Big, publicly traded builders also have seen sizable gains in sales. Lennar Corp., the No. 2 builder by closings, said last week that orders were up 18% in its quarter ended Feb. 28 from a year earlier.

New-home sales represent about one-tenth of the overall housing market, and monthly figures are frequently revised. February’s advance estimate came with a margin of error of plus or minus 15.2 percentage points.

Broader trends point to a sector constrained by limited inventory and fast-rising prices.

Sales of existing homes, which account for roughly 90% of all purchases in the U.S., increased 1.2% last month to a seasonally adjusted annual rate of 4.88 million, the National Association of Realtors said Monday. News Corp, owner of The Wall Street Journal, also owns Move Inc., which operates a website and mobile products for the NAR.

While a slight improvement from the prior month, the level remains below historical norms.

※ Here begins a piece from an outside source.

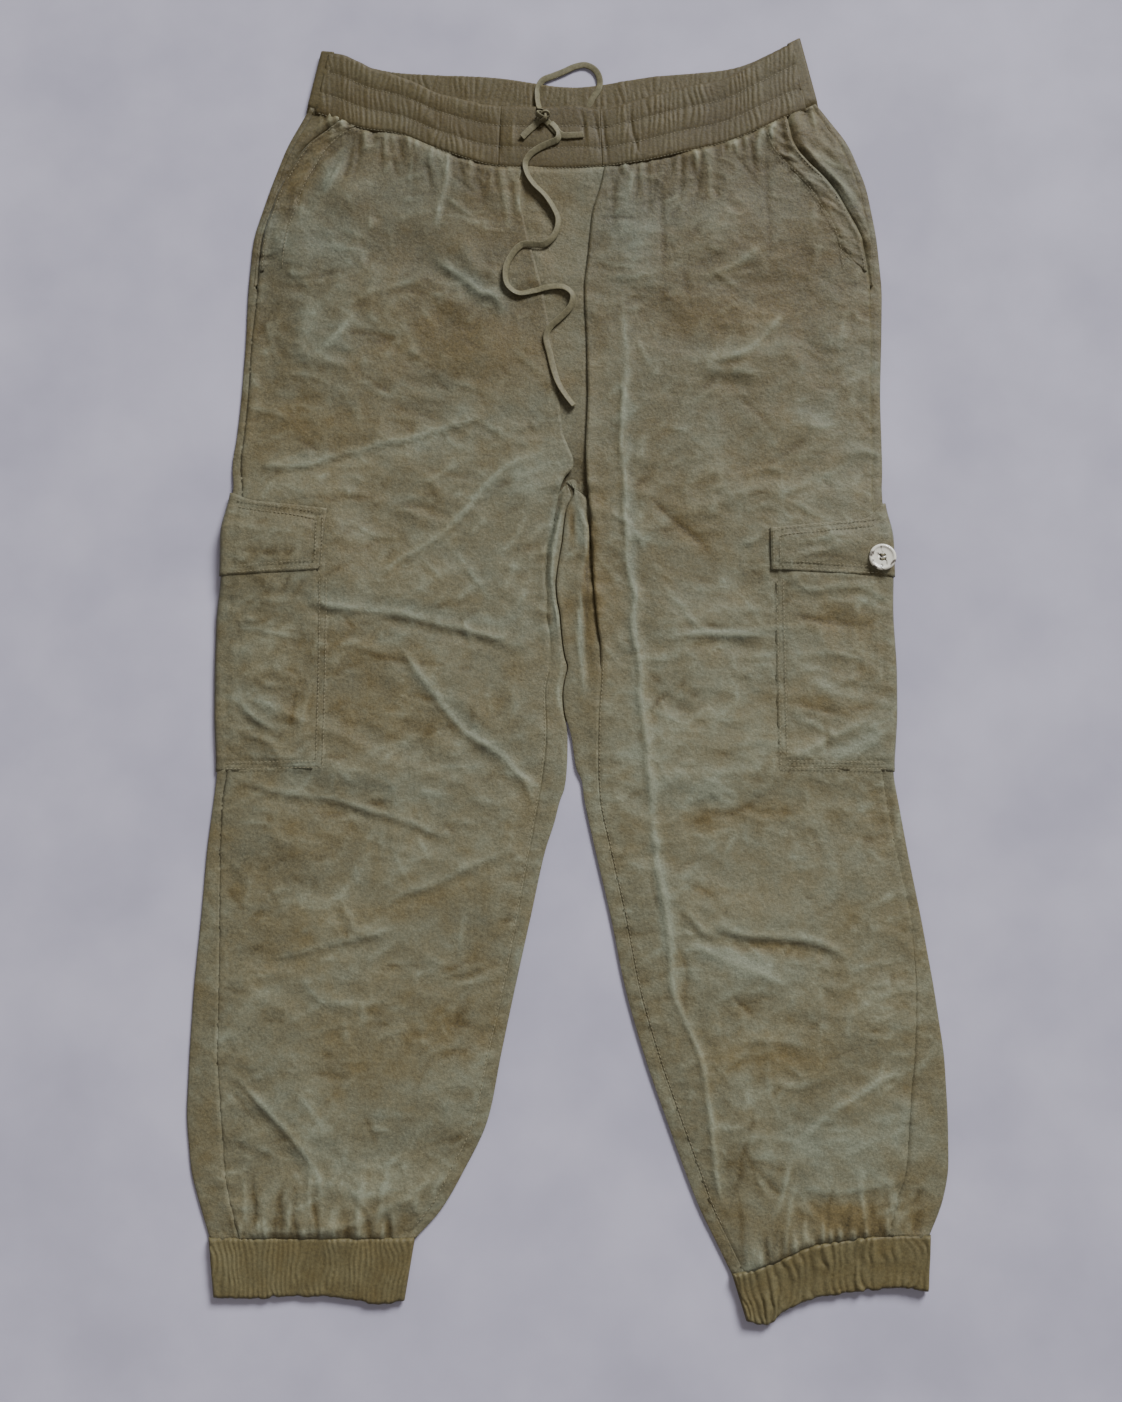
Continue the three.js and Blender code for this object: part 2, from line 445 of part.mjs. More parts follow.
// A patch on the leg, from the pocket's front edge round the outer fold, moved out by layers.
function legPatch(leg, firstRow, lastRow, layers) {
  const skin = (depth) => leg.sections.slice(firstRow, lastRow + 1).map((section) => {
    const front = frontReaches(section).slice(1, POCKET_COLUMN + 1).reverse();
    return [
      ...front.map((reach) => topPoint(leg, section, reach, depth)),
      ...outerWrap(leg, section, depth),
    ];
  });
  const base = -(layers - 1) * LAYER - GAP;
  return wall(skin(base - CLOTH), skin(base));
}

// The stitched band along the slant pocket's opening, on the front panel.
function pocketWelt(leg) {
  const rows = leg.sections.slice(0, 4);
  const skin = (depth) => rows.map((section) => frontReaches(section).slice(0, 2)
    .map((reach) => topPoint(leg, section, reach, depth)));
  return wall(skin(-LAYER), skin(-GAP));
}

// The cloth seen through the slant pocket's opening, out to the side seam.
function pocketFacing(leg) {
  const rows = leg.sections.slice(0, 5);
  const skin = (depth) => rows.map((section) => {
    const from = frontEdge(section) + GAP;
    const to = sideSeam(section) - GAP;
    return [0, 0.5, 1].map((t) => topPoint(leg, section, lerp(from, to, t), depth));
  });
  return wall(skin(0), skin(CLOTH));
}

// The flat strip between the centre-front seam and the fold beside it.
function mockFly() {
  const drop = 0.3;
  const rows = LEFT_SECTIONS.slice(0, 8).map((left, i) => {
    const right = RIGHT_SECTIONS[i];
    const y = sectionY(LEGS.left, left, left.centre, FRONT_WAIST_SEAM);
    const base = topHeight(LEGS.left, left, PUFF_OUTER_REACH, 0) - drop;
    return { from: -right.centre + GAP, to: left.centre - GAP, y: Math.min(y, FLY_TOP), base };
  });
  const skin = (depth) => rows.map((row) => [0, 0.5, 1]
    .map((t) => point(lerp(row.from, row.to, t), row.y, row.base - depth)));
  return wall(skin(0), skin(CLOTH));
}

// ---------------------------------------------------------------- waistband and cuffs
function bandPoint(column, v, z) {
  return point(lerp(column.xTop, column.xLow, v), lerp(column.yTop, column.yLow, v), z);
}

function shifted(column, dx) {
  return { ...column, xTop: column.xTop + dx, xLow: column.xLow + dx };
}

// One piece of the front band: three elastic channels, swelled between their stitch lines.
function frontBandPiece(piece) {
  const columns = FRONT_BAND.slice(piece.first, piece.last + 1);
  const startShift = piece.first === 0 ? BAND_SIDE_WRAP + GAP : GAP / 2;
  const endShift = piece.last === FRONT_BAND.length - 1 ? BAND_SIDE_WRAP + GAP : GAP / 2;
  columns[0] = shifted(columns[0], startShift);
  columns[columns.length - 1] = shifted(columns[columns.length - 1], -endShift);
  const base = WAIST_WALL + GAP;
  const skin = (isOuter) => Array.from({ length: 7 }, (_, row) => columns.map((column) => {
    const swell = row % 2 === 1 ? CHANNEL_SWELL : 0;
    return bandPoint(column, row / 6, isOuter ? base + WAIST_WALL + swell : base);
  }));
  return wall(skin(true), skin(false));
}

// The back band lies under the front one and rolls round both sides.
function backBand() {
  const height = 2 * WAIST_WALL + GAP;
  const first = BACK_BAND[0];
  const last = BACK_BAND[BACK_BAND.length - 1];
  const skin = (depth) => [0, 0.5, 1].map((v) => {
    const start = bandPoint(first, v, 0);
    const end = bandPoint(last, v, 0);
    const startArc = foldArc(-1, -start.x, start.y, 0, height, depth);
    const endArc = foldArc(1, end.x, end.y, 0, height, depth).reverse();
    const floor = BACK_BAND.slice(1, -1).map((column) => bandPoint(column, v, depth));
    return [
      point(start.x + BAND_SIDE_WRAP, start.y, height - depth),
      ...startArc,
      ...floor,
      ...endArc,
      point(end.x - BAND_SIDE_WRAP, end.y, height - depth),
    ];
  });
  return wall(skin(0), skin(WAIST_WALL));
}

// A cuff is a flattened tube: a closed section for each row down the band.
function cuff(leg) {
  const columns = CUFFS[leg.name];
  const height = 2 * CUFF_WALL + GAP;
  const skin = (depth) => [0, 0.5, 1].map((v) => {
    const outer = bandPoint(columns[0], v, 0);
    const inner = bandPoint(columns[columns.length - 1], v, 0);
    const middle = columns.slice(1, -1);
    return [
      ...foldArc(leg.side, leg.side * outer.x, outer.y, 0, height, depth),
      ...middle.map((column) => bandPoint(column, v, depth)),
      ...foldArc(-leg.side, -leg.side * inner.x, inner.y, 0, height, depth).reverse(),
      ...middle.toReversed().map((column) => bandPoint(column, v, height - depth)),
    ];
  });
  return wall(skin(0), skin(CUFF_WALL), true);
}

// ---------------------------------------------------------------- button, tape and knot
const wasm = await Module();
wasm.setup();

function toSolid(geometry) {
  const bare = geometry.clone();
  bare.deleteAttribute('normal');
  bare.deleteAttribute('uv');
  const merged = mergeVertices(bare, 1e-4);
  return new wasm.Manifold(new wasm.Mesh({
    numProp: 3,
    vertProperties: new Float32Array(merged.attributes.position.array),
    triVerts: new Uint32Array(merged.index.array),
  }));
}

function fromSolid(solid) {
  const mesh = solid.getMesh();
  const geometry = new THREE.BufferGeometry();
  geometry.setAttribute('position', new THREE.BufferAttribute(mesh.vertProperties, 3));
  geometry.setIndex(new THREE.BufferAttribute(mesh.triVerts, 1));
  geometry.computeVertexNormals();
  return geometry;
}

// A round dished button with four holes, its back at z = 0.
function buttonGeometry() {
  const { radius, height, rim, dish, holeRadius, holeSpacing } = BUTTON;
  const profile = [
    [0, 0], [radius - 1, 0], [radius, 0.9], [radius, height - 0.7], [radius - 0.8, height],
    [radius - rim, height], [radius - rim - 0.9, height - dish], [0, height - dish],
  ].map(([x, y]) => new THREE.Vector2(x, y));
  const disc = new THREE.LatheGeometry(profile, 32);
  disc.rotateX(Math.PI / 2);
  let solid = toSolid(disc);
  for (const [sx, sy] of [[1, 1], [1, -1], [-1, 1], [-1, -1]]) {
    const hole = new THREE.CylinderGeometry(holeRadius, holeRadius, 3 * height, HOLE_SIDES);
    hole.rotateX(Math.PI / 2);
    hole.translate(sx * holeSpacing, sy * holeSpacing, 0);
    solid = solid.subtract(toSolid(hole));
  }
  return fromSolid(solid);
}

// The tape's stretches: an eight-sided section along a smooth route.
function tapeGeometry(route) {
  const curve = new THREE.CatmullRomCurve3(route.map((p) => point(p.x, p.y, p.under + TAPE_RADIUS)),
    false, 'centripetal');
  const section = new THREE.Shape();
  for (let k = 0; k < 8; k += 1) {
    const angle = (k * Math.PI) / 4;
    section[k ? 'lineTo' : 'moveTo'](TAPE_RADIUS * Math.cos(angle), TAPE_RADIUS * Math.sin(angle));
  }
  section.closePath();
  const steps = Math.max(4, Math.round(curve.getLength() / (5 * TAPE_RADIUS)));
  return new THREE.ExtrudeGeometry(section, { steps, extrudePath: curve, bevelEnabled: false });
}

function knotGeometry() {
  const knot = new THREE.SphereGeometry(1, 14, 9);
  knot.rotateX(Math.PI / 2);
  knot.scale(KNOT.rx, KNOT.ry, KNOT.rz);
  knot.translate(KNOT.x, KNOT.y, KNOT.under + KNOT.rz);
  return knot;
}

// ---------------------------------------------------------------- the garment
const garment = new THREE.Group();

function add(name, geometry, colour, parent = garment) {
  const material = new THREE.MeshStandardMaterial({ color: colour, roughness: 0.8, metalness: 0 });
  const mesh = new THREE.Mesh(geometry, material);
  mesh.name = name;
  parent.add(mesh);
  return mesh;
}

const FLAP_ROWS = { first: 9, last: 11 };
const POCKET_ROWS = { first: 10, last: 15 };

for (const leg of Object.values(LEGS)) {
  add(`front_panel_${leg.name}`, frontPanel(leg), COLOURS.cloth);
  add(`back_panel_${leg.name}`, backPanel(leg), COLOURS.clothUnder);
  add(`pocket_facing_${leg.name}`, pocketFacing(leg), COLOURS.clothUnder);
  add(`pocket_welt_${leg.name}`, pocketWelt(leg), COLOURS.cloth);
  add(`cargo_pocket_${leg.name}`, legPatch(leg, POCKET_ROWS.first, POCKET_ROWS.last, 1), COLOURS.cloth);
  add(`cargo_flap_${leg.name}`, legPatch(leg, FLAP_ROWS.first, FLAP_ROWS.last, 2), COLOURS.cloth);
  add(`cuff_${leg.name}`, cuff(leg), COLOURS.band);
}
add('mock_fly', mockFly(), COLOURS.clothUnder);
for (const piece of BAND_PIECES) add(piece.name, frontBandPiece(piece), COLOURS.band);
add('waistband_back', backBand(), COLOURS.band);

for (const [name, route] of Object.entries(TAPE_ROUTES)) add(name, tapeGeometry(route), COLOURS.tape);
add('drawstring_knot', knotGeometry(), COLOURS.tape);

// The left button lies on the flap; the right one is just under the fold, against the ground.
const leftButton = add('cargo_button_left', buttonGeometry(), COLOURS.button);
const FLAP_SECTION = LEFT_SECTIONS.find((section) => section.y === 76);
const flapTop = topHeight(LEGS.left, FLAP_SECTION, LEFT_BUTTON.restsOn, LEFT_BUTTON.y) + 2 * LAYER + GAP;
leftButton.position.set(LEFT_BUTTON.x, LEFT_BUTTON.y, flapTop);
const rightButton = add('cargo_button_right', buttonGeometry(), COLOURS.button);
rightButton.rotation.x = Math.PI;
rightButton.position.set(RIGHT_BUTTON.x, RIGHT_BUTTON.y, BUTTON.height);

export default garment;
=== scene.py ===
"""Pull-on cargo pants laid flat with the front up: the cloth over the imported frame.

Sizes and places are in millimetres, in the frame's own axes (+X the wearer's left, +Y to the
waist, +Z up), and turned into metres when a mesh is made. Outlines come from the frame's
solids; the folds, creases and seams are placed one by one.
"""

import math

import bpy
import numpy as np
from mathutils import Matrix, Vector


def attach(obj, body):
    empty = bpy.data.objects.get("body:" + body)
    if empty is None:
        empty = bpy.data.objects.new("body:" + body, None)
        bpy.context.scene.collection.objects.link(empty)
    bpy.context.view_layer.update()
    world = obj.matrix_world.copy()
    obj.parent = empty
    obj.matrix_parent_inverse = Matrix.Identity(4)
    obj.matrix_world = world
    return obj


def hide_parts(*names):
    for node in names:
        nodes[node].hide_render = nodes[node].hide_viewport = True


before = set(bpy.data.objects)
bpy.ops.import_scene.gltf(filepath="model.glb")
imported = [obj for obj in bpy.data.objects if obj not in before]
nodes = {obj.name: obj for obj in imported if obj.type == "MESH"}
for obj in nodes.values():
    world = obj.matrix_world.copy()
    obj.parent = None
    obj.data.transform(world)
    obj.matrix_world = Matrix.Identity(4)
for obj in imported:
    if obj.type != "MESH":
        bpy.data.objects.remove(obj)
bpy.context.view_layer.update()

MM = 0.001
CLOTH = 0.55            # thickness of one layer of cloth
LEG_HEIGHT = 2.6        # a leg pressed flat
FOLD_RADIUS = 6.0       # how far in from a side fold the top layer reaches its height
LAYER = 1.4             # room for one more layer of cloth
LAYER_SHOWN = 0.7       # share of that room that pressed cloth takes on top
SEAM_HEIGHT = 4.9       # where a leg is sewn to the waistband or a cuff
SEAM_LAP = 1.6          # the legs go this far under the bands
SIDE_LAP = 4.5          # and this far under the waistband at its two sides
CROTCH_Y = 118.0        # the legs part below this height
WAIST_BEND = 330.0      # rows bend to the waist seam above this height
CUFF_BEND = -380.0      # and to the cuff seam below this one
WAIST_LEVEL = 430.0
CUFF_LEVEL = -440.0


# ---------------------------------------------------------------- numbers
def smooth(t):
    t = np.clip(t, 0, 1)
    return t * t * (3 - 2 * t)


def lerp(a, b, t):
    return a + (b - a) * t


def bell(distance, width):
    """1 at no distance, falling off smoothly; width is where it is down to 0.37."""
    return np.exp(-((distance / width) ** 2))


def smooth_curve(points):
    """A smooth line through (position, value) pairs that doesn't overshoot, straight beyond its ends."""
    rows = np.array(sorted(points), float)
    x, v = rows[:, 0], rows[:, 1]
    step = np.diff(x)
    slope = np.diff(v) / step
    same = slope[:-1] * slope[1:] > 0
    bend = np.zeros(len(x))
    mean = 2 * slope[:-1] * slope[1:] / np.where(same, slope[:-1] + slope[1:], 1)
    bend[1:-1] = np.where(same, mean, 0)
    bend[0], bend[-1] = slope[0], slope[-1]

    def at(q):
        q = np.asarray(q, float)
        k = np.clip(np.searchsorted(x, q) - 1, 0, len(step) - 1)
        t = (q - x[k]) / step[k]
        c = np.clip(t, 0, 1)
        rise = v[k] * (1 + 2 * c) * (1 - c) ** 2 + v[k + 1] * c * c * (3 - 2 * c)
        lean = step[k] * (bend[k] * c * (1 - c) ** 2 + bend[k + 1] * c * c * (c - 1))
        beyond = (t - c) * step[k] * np.where(t < 0, bend[k], bend[k + 1])
        return rise + lean + beyond

    return at


def noise(seed, x, y):
    """Smooth seeded noise from -1 to 1, one cell a unit."""
    size = 97
    lattice = np.random.default_rng(seed).uniform(-1, 1, (size, size))
    x, y = np.broadcast_arrays(np.asarray(x, float), np.asarray(y, float))
    xi, yi = np.floor(x).astype(int), np.floor(y).astype(int)
    tx, ty = x - xi, y - yi
    sx = tx ** 3 * (tx * (6 * tx - 15) + 10)
    sy = ty ** 3 * (ty * (6 * ty - 15) + 10)
    low = lerp(lattice[yi % size, xi % size], lattice[yi % size, (xi + 1) % size], sx)
    high = lerp(lattice[(yi + 1) % size, xi % size], lattice[(yi + 1) % size, (xi + 1) % size], sx)
    return lerp(low, high, sy)


def smooth_path(points, step=4.0):
    """Points along a smooth line through hand-placed ones."""
    p = np.array(points, float)
    p = np.vstack([2 * p[0] - p[1], p, 2 * p[-1] - p[-2]])
    made = []
    for i in range(1, len(p) - 2):
        count = max(2, int(np.linalg.norm(p[i + 1] - p[i]) / step))
        for t in np.arange(count) / count:
            a = 2 * p[i] + (p[i + 1] - p[i - 1]) * t
            b = (2 * p[i - 1] - 5 * p[i] + 4 * p[i + 1] - p[i + 2]) * t * t
            c = (3 * p[i] - p[i - 1] - 3 * p[i + 1] + p[i + 2]) * t ** 3
            made.append((a + b + c) / 2)
    made.append(p[-2])
    return np.array(made)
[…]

The arrival of more new homes on the market could help boost sales across markets, though builders face challenges of their own.

In Oregon, demand is strong enough that Legend Homes Corp. is restricting the number of homes it sells to conserve its limited labor, materials and land. That is especially the case in land-constrained markets such as Portland. “There’s enough market to sell everything that I put together,” Legend President Jim Chapman said.

Legend, a closely held builder based in Portland, sold 10 houses a month in the first quarter, giving it “pretty strong” sales momentum in comparison to a year ago, Mr. Chapman said.

Tuesday’s data showed bad weather didn’t appear to hold back buyers last month. In the Northeast, sales of newly built single-family homes rose sharply to an annual rate of 43,000. Sales also increased in the South but declined in the Midwest and West.

Nationwide, sales were up 24.8% from a year earlier.

Meanwhile, new-home inventories tightened. At February’s pace, it would take 4.7 months to exhaust the supply of newly built homes on the market.

The median price of a newly built home stood at $275,500 in February, up 2.6% from a year earlier.

“The data support our view that the housing market remains in recovery mode and that activity for the rest of the year is likely to improve at a modest, albeit choppy, pace,” Blerina Uruci, economist at Barclays, said in a note to clients.